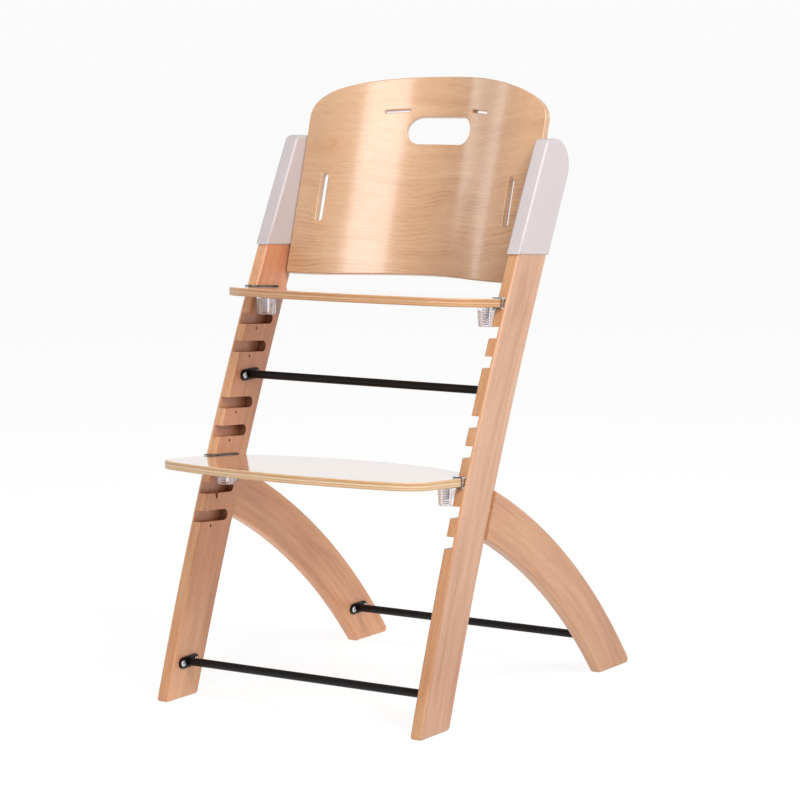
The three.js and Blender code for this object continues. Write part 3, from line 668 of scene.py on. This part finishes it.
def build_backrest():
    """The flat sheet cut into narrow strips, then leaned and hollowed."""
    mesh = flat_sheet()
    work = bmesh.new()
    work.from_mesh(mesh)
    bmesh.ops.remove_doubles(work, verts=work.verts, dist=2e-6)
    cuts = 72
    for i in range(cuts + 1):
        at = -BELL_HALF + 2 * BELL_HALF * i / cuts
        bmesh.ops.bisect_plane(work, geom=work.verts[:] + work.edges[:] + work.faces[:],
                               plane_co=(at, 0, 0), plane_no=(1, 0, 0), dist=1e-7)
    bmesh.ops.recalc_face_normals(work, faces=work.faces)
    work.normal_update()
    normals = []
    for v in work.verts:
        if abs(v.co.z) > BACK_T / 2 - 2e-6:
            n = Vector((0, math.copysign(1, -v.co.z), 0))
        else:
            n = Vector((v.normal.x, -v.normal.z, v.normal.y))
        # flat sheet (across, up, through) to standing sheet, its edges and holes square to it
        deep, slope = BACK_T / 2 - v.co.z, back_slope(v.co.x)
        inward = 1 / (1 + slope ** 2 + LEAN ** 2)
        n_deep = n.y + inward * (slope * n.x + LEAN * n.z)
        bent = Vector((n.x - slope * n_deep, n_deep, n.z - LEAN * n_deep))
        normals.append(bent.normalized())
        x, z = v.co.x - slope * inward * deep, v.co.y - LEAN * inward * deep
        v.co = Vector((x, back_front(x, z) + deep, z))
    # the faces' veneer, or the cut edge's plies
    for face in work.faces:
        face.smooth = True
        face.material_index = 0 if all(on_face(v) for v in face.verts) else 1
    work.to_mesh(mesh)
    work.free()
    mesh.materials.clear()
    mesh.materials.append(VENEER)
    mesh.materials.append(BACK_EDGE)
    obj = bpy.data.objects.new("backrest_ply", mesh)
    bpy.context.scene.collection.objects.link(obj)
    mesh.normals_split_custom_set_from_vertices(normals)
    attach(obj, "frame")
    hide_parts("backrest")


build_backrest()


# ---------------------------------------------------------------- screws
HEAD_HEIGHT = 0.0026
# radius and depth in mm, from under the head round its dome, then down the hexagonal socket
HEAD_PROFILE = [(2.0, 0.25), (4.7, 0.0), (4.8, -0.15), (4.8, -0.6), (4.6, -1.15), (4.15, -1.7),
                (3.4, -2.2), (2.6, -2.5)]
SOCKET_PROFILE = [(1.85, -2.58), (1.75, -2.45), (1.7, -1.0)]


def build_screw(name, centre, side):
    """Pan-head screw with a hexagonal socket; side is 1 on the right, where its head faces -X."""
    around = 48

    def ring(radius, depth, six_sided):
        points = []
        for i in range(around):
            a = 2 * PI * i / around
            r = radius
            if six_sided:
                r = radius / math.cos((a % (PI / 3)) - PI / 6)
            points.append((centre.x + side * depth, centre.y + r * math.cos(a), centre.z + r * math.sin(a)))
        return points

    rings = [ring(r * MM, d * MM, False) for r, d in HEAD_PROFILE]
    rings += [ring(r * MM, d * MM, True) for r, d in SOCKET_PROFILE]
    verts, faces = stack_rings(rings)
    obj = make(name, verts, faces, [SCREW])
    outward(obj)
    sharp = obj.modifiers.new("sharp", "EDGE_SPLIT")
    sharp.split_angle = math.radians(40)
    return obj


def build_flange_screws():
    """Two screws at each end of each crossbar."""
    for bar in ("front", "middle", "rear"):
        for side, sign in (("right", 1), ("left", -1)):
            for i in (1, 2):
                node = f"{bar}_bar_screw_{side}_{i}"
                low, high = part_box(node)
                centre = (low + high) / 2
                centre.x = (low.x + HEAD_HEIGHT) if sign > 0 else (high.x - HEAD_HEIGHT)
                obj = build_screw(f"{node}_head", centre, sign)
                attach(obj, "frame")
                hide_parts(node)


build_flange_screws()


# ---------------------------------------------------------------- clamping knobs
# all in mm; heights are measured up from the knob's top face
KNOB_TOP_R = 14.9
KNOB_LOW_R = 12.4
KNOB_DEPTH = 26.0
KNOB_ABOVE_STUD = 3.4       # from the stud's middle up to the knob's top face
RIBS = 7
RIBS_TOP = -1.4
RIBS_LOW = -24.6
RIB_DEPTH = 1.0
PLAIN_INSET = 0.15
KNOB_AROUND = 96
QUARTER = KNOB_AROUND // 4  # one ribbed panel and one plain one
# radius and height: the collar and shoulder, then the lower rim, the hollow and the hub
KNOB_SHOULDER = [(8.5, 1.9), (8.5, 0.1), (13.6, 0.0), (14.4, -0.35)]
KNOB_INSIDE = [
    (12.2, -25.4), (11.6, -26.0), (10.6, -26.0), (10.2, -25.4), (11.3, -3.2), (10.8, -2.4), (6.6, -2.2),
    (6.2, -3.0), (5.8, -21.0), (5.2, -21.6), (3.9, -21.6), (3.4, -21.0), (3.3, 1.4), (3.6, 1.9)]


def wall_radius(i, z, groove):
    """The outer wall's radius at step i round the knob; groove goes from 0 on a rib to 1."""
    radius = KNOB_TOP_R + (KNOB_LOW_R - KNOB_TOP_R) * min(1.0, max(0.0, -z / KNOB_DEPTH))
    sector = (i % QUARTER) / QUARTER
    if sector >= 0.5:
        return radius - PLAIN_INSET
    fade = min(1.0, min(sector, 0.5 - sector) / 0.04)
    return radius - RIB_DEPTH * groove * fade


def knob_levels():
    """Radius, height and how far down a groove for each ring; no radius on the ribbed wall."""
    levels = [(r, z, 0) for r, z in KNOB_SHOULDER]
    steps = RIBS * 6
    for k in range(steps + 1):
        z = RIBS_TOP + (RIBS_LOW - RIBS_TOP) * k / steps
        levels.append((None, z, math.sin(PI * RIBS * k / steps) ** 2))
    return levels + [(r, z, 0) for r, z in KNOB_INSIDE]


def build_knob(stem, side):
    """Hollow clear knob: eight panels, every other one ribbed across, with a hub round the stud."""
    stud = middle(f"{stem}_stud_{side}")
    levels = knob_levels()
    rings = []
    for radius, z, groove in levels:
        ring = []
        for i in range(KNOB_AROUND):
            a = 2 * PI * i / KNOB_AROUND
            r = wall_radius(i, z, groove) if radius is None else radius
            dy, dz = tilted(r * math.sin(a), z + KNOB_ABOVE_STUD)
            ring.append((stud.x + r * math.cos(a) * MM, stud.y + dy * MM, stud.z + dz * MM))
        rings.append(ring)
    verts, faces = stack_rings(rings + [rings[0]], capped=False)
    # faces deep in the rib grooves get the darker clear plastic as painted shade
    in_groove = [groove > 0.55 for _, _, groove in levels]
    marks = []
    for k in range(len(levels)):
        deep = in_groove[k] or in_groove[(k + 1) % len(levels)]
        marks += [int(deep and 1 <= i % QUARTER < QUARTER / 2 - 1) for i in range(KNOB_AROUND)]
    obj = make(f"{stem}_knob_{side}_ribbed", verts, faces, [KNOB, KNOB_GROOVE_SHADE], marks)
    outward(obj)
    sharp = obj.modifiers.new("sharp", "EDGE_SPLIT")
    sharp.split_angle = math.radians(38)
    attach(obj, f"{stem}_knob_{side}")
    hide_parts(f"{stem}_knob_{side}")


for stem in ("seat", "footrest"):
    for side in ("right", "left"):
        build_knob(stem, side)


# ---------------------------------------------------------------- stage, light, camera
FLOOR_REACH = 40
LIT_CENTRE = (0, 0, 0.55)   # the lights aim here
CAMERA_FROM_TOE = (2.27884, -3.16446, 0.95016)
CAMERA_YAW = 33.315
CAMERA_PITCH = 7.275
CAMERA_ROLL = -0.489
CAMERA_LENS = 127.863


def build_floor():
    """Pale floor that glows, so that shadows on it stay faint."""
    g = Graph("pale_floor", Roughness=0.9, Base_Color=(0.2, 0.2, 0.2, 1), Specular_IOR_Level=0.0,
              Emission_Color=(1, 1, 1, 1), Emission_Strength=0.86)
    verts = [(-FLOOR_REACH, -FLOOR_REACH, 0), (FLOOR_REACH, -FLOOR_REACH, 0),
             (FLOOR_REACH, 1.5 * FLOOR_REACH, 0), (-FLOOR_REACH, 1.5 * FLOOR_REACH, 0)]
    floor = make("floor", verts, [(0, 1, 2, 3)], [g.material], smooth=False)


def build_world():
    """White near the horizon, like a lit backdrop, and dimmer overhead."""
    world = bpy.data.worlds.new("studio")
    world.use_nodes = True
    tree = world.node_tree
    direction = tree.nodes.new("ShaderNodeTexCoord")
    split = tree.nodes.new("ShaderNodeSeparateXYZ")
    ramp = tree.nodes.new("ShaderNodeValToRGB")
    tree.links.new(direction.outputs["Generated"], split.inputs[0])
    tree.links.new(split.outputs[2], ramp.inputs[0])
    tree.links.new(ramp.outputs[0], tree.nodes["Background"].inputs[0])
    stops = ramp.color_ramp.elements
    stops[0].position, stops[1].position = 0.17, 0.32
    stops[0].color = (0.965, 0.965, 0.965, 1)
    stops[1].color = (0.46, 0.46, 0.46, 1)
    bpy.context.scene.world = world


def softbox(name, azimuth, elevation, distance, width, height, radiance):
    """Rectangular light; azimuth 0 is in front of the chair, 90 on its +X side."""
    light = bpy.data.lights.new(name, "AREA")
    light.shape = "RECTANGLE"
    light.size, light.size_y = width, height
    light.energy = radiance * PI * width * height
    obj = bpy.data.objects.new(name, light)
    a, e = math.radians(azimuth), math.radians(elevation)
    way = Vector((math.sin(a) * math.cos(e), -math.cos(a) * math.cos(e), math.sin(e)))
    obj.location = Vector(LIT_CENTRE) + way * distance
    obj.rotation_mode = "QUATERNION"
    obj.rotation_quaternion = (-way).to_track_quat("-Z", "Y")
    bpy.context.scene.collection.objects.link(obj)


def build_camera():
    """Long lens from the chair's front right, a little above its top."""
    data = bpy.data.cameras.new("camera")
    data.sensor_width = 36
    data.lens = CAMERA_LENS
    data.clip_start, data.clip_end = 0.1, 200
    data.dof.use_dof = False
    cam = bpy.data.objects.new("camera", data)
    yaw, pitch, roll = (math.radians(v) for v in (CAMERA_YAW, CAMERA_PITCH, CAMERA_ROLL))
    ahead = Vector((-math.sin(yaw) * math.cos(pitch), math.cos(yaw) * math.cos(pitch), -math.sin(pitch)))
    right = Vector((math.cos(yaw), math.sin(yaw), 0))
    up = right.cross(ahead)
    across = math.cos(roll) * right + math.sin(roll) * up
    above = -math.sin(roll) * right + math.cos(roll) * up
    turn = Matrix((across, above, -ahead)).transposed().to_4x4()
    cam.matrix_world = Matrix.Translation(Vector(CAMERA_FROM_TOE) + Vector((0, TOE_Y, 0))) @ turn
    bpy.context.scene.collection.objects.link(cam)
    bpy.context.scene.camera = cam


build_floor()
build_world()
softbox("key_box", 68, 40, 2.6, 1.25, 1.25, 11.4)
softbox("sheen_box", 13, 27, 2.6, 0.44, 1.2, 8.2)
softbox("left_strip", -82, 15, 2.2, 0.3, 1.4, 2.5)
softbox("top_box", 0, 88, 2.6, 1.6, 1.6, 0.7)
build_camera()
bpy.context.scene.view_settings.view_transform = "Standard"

——————————

- _EXERCISE AIM_
Every line holding "scene" should be copied out.

- _RIGHT ANSWER_
The three.js and Blender code for this object continues. Write part 3, from line 668 of scene.py on. This part finishes it.
    bpy.context.scene.collection.objects.link(obj)
    bpy.context.scene.world = world
    bpy.context.scene.collection.objects.link(obj)
    bpy.context.scene.collection.objects.link(cam)
    bpy.context.scene.camera = cam
bpy.context.scene.view_settings.view_transform = "Standard"